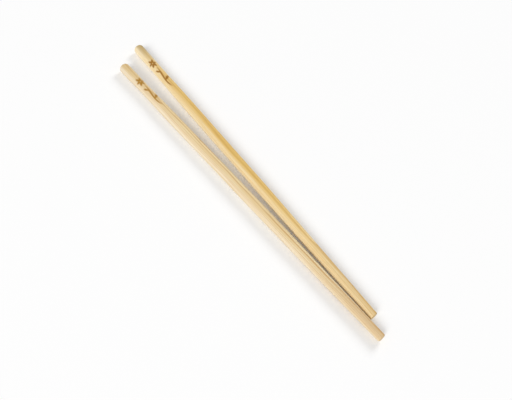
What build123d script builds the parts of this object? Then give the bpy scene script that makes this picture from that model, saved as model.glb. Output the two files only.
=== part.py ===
"""A pair of turned wooden chopsticks, lying on a table with their tips together and their handles spread."""

import math
import os

from build123d import *

# One stick from its handle end to its tip, in millimetres. Behind a short straight handle it draws in
# to a slight waist, swells to a straight belly that it rests on, and tapers from there to the tip.
stick_length = 240.0
handle_diameter = 6.65
handle_straight = 9.0
handle_edge_radius = 2.2
neck_length = 14.0
waist_diameter = 6.3
swell_length = 37.0
belly_diameter = 6.9
belly_length = 70.0
taper_blend = 11.0
tip_diameter = 4.95

# The sawn tips: how many degrees each cut is off square, and how much its edge is eased
near_tip_cut_angle = 3.0
far_tip_cut_angle = 5.0
near_tip_edge_radius = 0.9
far_tip_edge_radius = 0.6

# How the two sticks lie: the angle between them in degrees, how far the far tip stops short of the
# near tip, and the gap between their flanks beside the far tip
opening_angle = 3.14
tip_setback = 11.6
tip_clearance = 0.9

# Worked out from the above
handle_radius = handle_diameter / 2
waist_radius = waist_diameter / 2
belly_radius = belly_diameter / 2
tip_radius = tip_diameter / 2
waist_station = handle_straight + neck_length
belly_start = waist_station + swell_length
belly_end = belly_start + belly_length
# The straight flank of the taper, carried back, meets the belly's flank at the taper's corner
taper_corner = belly_end + taper_blend
tip_slope = (belly_radius - tip_radius) / (stick_length - taper_corner)
taper_angle = math.atan(tip_slope)
opening_sine = math.sin(math.radians(opening_angle))
opening_cosine = math.cos(math.radians(opening_angle))


def bend(start_station: float, start_radius: float, end_station: float, end_radius: float) -> None:
    """Two tangent arcs that carry the outline from one radius to another, level at both ends."""
    middle = ((start_station + end_station) / 2, (start_radius + end_radius) / 2)
    leaving = TangentArc((start_station, start_radius), middle, tangent=(1, 0))
    TangentArc(middle, (end_station, end_radius), tangent=leaving % 1)


def turned_stick(axis_plane: Plane, tip_cut_angle: float, tip_edge_radius: float) -> BuildPart:
    """One chopstick, turned about its plane's x direction, with the middle of its handle end at the origin."""
    # The stick is turned a little too long, so that the saw can take the tip off at a slant
    saw_allowance = tip_diameter
    blank_length = stick_length + saw_allowance
    blank_end_radius = tip_radius - saw_allowance * tip_slope
    taper_start = (
        taper_corner + taper_blend * math.cos(taper_angle),
        belly_radius - taper_blend * math.sin(taper_angle),
    )
    turning_axis = Axis(axis_plane.origin, axis_plane.x_dir)

    with BuildPart() as stick:
        with BuildSketch(axis_plane):
            with BuildLine():
                Line((0, 0), (0, handle_radius))
                Line((0, handle_radius), (handle_straight, handle_radius))
                bend(handle_straight, handle_radius, waist_station, waist_radius)
                bend(waist_station, waist_radius, belly_start, belly_radius)
                Line((belly_start, belly_radius), (belly_end, belly_radius))
                TangentArc((belly_end, belly_radius), taper_start, tangent=(1, 0))
                Line(taper_start, (blank_length, blank_end_radius))
                Line((blank_length, blank_end_radius), (blank_length, 0))
                Line((blank_length, 0), (0, 0))
            make_face()
        revolve(axis=turning_axis)

        # The saw cut crosses the axis at the stick's length and leaves the flank on the near side longer
        across = math.radians(tip_cut_angle)
        cut_normal = axis_plane.x_dir * math.cos(across) + axis_plane.y_dir * math.sin(across)
        cut_centre = axis_plane.origin + axis_plane.x_dir * stick_length
        split(bisect_by=Plane(origin=cut_centre, z_dir=cut_normal), keep=Keep.BOTTOM)

        handle_end = stick.faces().filter_by(GeomType.PLANE).sort_by(turning_axis).first
        fillet(handle_end.edges(), radius=handle_edge_radius)
        tip_end = stick.faces().filter_by(GeomType.PLANE).sort_by(turning_axis).last
        fillet(tip_end.edges(), radius=tip_edge_radius)
    return stick


# Where the far stick lies, measured from the near stick's handle end, along that stick and across it.
# The sticks spread more than their flanks taper, so they come closest at the far tip.
near_radius_beside_far_tip = tip_radius + tip_setback * tip_slope
far_tip_along = stick_length - tip_setback
far_tip_across = near_radius_beside_far_tip + tip_clearance + tip_radius * opening_cosine
far_handle_along = far_tip_along - stick_length * opening_cosine
far_handle_across = far_tip_across + stick_length * opening_sine

# The origin is on the table, midway along and midway across the pair
middle_along = (far_handle_along + stick_length) / 2
middle_across = (far_handle_across + handle_radius * opening_cosine - belly_radius) / 2

near_plane = Plane(
    origin=(-middle_along, -middle_across, belly_radius),
    x_dir=(1, 0, 0),
    z_dir=(0, 0, 1),
)
far_plane = Plane(
    origin=(far_handle_along - middle_along, far_handle_across - middle_across, belly_radius),
    x_dir=(opening_cosine, -opening_sine, 0),
    z_dir=(0, 0, 1),
)

os.makedirs("parts", exist_ok=True)

near_chopstick = turned_stick(near_plane, near_tip_cut_angle, near_tip_edge_radius)
near_chopstick.part.label = "near_chopstick"
export_step(near_chopstick.part, "parts/near_chopstick.step")

far_chopstick = turned_stick(far_plane, far_tip_cut_angle, far_tip_edge_radius)
far_chopstick.part.label = "far_chopstick"
export_step(far_chopstick.part, "parts/far_chopstick.step")
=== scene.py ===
"""A pair of turned wooden chopsticks, a flower and a sprig burnt in by each handle, lying on a floor."""

import logging
import math
from collections.abc import Iterator
from dataclasses import dataclass
from enum import Enum

import bmesh
import bpy
import numpy as np
from bpy.types import Material, Mesh, Node, NodeSocket, NodeTree, Object
from mathutils import Matrix, Vector


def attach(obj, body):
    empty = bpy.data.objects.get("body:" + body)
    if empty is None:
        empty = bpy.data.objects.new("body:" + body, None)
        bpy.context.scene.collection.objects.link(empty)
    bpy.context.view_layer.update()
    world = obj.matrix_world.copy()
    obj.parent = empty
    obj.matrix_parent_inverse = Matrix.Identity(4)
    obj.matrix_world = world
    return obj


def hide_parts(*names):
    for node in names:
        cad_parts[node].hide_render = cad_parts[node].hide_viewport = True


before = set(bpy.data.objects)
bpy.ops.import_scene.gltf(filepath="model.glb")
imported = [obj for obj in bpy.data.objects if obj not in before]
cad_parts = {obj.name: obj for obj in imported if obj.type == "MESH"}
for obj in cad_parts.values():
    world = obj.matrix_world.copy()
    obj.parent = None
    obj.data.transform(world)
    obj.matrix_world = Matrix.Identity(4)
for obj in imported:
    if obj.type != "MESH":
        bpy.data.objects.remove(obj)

log = logging.getLogger("chopsticks")

PHOTO_WIDTH = 512
MM = 0.001
GRAIN_GROUP = "stick_grain"
SCORCH_GROUP = "scorch_mark"
BAKE_MAP = "OFBake"
FLOAT, VECTOR = "NodeSocketFloat", "NodeSocketVector"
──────
Exercise task:
Copy out exactly the lines from the one with "# The origin" through the one with "before = set(bpy.data.objects)", counting both ends, and no other lines.

Task output:
# The origin is on the table, midway along and midway across the pair
middle_along = (far_handle_along + stick_length) / 2
middle_across = (far_handle_across + handle_radius * opening_cosine - belly_radius) / 2

near_plane = Plane(
    origin=(-middle_along, -middle_across, belly_radius),
    x_dir=(1, 0, 0),
    z_dir=(0, 0, 1),
)
far_plane = Plane(
    origin=(far_handle_along - middle_along, far_handle_across - middle_across, belly_radius),
    x_dir=(opening_cosine, -opening_sine, 0),
    z_dir=(0, 0, 1),
)

os.makedirs("parts", exist_ok=True)

near_chopstick = turned_stick(near_plane, near_tip_cut_angle, near_tip_edge_radius)
near_chopstick.part.label = "near_chopstick"
export_step(near_chopstick.part, "parts/near_chopstick.step")

far_chopstick = turned_stick(far_plane, far_tip_cut_angle, far_tip_edge_radius)
far_chopstick.part.label = "far_chopstick"
export_step(far_chopstick.part, "parts/far_chopstick.step")
=== scene.py ===
"""A pair of turned wooden chopsticks, a flower and a sprig burnt in by each handle, lying on a floor."""

import logging
import math
from collections.abc import Iterator
from dataclasses import dataclass
from enum import Enum

import bmesh
import bpy
import numpy as np
from bpy.types import Material, Mesh, Node, NodeSocket, NodeTree, Object
from mathutils import Matrix, Vector


def attach(obj, body):
    empty = bpy.data.objects.get("body:" + body)
    if empty is None:
        empty = bpy.data.objects.new("body:" + body, None)
        bpy.context.scene.collection.objects.link(empty)
    bpy.context.view_layer.update()
    world = obj.matrix_world.copy()
    obj.parent = empty
    obj.matrix_parent_inverse = Matrix.Identity(4)
    obj.matrix_world = world
    return obj


def hide_parts(*names):
    for node in names:
        cad_parts[node].hide_render = cad_parts[node].hide_viewport = True


before = set(bpy.data.objects)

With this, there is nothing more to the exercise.